» **Data for the task**:
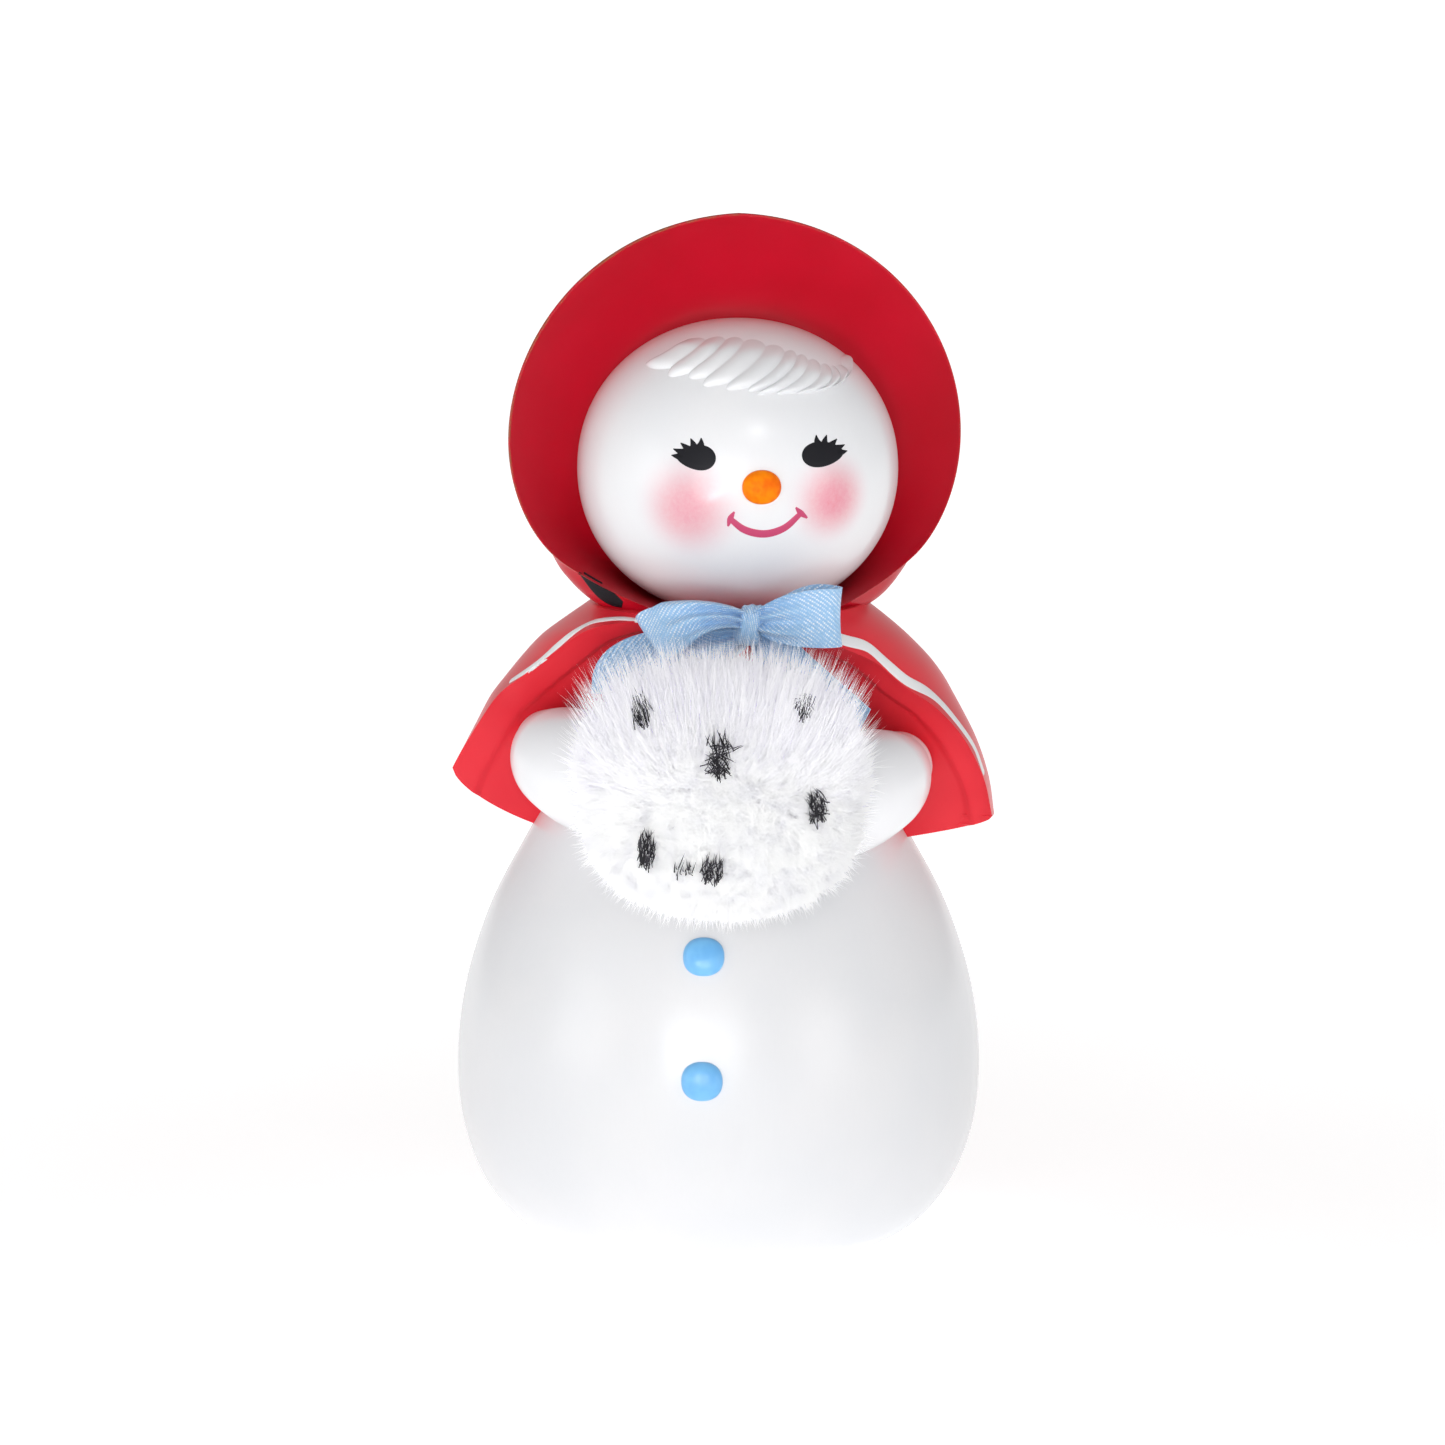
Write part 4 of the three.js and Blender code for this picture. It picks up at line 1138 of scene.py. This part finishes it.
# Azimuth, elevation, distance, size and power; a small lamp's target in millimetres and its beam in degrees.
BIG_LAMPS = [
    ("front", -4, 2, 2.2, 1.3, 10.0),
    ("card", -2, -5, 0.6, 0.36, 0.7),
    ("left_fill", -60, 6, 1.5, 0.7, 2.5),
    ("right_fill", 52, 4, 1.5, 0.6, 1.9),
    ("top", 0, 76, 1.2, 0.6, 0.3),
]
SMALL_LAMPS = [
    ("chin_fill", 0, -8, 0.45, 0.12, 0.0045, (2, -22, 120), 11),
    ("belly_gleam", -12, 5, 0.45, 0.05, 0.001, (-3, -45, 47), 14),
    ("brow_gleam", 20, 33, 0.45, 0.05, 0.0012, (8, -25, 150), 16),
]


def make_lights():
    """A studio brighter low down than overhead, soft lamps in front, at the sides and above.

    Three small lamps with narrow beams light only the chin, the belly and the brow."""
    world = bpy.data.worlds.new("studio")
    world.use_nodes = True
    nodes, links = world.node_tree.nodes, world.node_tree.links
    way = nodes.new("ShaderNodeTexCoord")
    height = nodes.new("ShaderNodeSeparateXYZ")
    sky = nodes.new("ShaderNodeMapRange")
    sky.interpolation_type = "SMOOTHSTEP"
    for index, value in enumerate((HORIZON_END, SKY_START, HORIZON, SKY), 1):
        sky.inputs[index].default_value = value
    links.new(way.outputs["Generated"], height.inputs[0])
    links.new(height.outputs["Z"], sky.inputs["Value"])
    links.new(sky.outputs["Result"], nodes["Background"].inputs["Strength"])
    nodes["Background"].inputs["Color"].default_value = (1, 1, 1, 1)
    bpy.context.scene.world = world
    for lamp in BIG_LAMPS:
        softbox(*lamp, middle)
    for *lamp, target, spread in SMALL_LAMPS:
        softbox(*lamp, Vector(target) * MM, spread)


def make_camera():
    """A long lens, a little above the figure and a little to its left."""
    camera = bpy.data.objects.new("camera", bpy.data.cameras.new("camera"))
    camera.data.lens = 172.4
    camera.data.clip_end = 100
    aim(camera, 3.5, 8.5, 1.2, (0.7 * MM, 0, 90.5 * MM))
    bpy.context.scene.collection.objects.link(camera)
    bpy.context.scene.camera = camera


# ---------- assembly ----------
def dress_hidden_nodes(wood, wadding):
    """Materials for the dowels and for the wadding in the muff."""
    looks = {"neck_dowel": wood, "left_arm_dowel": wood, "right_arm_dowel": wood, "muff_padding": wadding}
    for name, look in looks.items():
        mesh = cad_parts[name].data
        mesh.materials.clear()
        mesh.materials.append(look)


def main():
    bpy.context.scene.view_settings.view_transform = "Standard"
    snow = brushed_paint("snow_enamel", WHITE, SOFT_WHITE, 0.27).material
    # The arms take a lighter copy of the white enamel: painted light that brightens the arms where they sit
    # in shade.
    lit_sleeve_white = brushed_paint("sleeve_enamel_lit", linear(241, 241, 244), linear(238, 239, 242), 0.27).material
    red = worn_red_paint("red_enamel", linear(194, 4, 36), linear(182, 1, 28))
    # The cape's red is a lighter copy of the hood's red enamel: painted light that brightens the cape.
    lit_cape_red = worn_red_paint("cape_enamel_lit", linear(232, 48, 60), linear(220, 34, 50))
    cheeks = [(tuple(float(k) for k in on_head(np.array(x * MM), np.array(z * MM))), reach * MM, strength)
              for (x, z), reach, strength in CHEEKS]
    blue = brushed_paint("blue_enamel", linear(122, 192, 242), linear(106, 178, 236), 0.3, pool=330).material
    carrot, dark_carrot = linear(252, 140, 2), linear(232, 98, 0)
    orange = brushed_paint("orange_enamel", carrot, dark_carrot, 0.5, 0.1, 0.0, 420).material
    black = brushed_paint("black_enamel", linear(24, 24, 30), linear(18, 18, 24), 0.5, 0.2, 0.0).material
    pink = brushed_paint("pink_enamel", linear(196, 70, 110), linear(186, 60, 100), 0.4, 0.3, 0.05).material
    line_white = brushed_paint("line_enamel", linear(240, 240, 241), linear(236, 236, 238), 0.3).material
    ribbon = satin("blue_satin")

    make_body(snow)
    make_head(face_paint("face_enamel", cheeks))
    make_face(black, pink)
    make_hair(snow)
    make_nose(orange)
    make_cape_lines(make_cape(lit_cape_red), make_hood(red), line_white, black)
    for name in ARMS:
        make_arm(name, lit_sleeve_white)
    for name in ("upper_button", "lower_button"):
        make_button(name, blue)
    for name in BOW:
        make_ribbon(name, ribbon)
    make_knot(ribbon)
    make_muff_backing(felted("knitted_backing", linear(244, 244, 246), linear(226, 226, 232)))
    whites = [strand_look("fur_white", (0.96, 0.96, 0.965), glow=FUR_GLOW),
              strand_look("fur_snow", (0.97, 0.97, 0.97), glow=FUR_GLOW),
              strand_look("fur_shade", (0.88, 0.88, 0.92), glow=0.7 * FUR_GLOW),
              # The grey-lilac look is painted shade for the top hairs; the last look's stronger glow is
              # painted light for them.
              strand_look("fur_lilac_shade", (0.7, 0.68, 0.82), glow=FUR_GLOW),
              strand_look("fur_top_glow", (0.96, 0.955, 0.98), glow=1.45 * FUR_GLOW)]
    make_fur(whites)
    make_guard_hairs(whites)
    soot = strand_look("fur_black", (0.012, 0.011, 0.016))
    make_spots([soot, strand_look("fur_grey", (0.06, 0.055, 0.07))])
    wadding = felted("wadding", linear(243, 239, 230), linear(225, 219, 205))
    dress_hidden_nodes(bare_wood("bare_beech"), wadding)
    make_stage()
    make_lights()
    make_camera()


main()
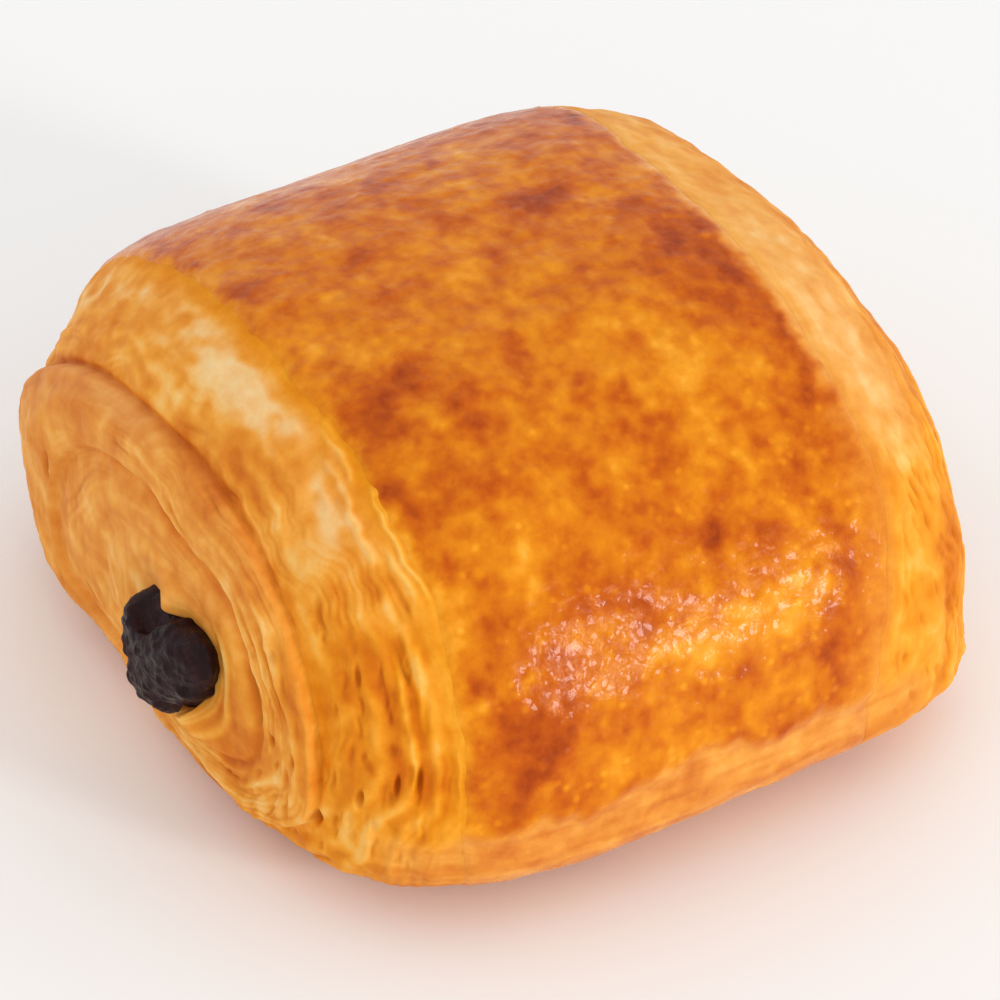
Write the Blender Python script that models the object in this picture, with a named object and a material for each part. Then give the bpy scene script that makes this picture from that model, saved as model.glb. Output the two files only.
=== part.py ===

» **Task objective**:
Reproduce the listing above exactly from the line containing "Write the Blender" through its last line, with both of those lines included.

» **The output**:
Write the Blender Python script that models the object in this picture, with a named object and a material for each part. Then give the bpy scene script that makes this picture from that model, saved as model.glb. Output the two files only.
=== part.py ===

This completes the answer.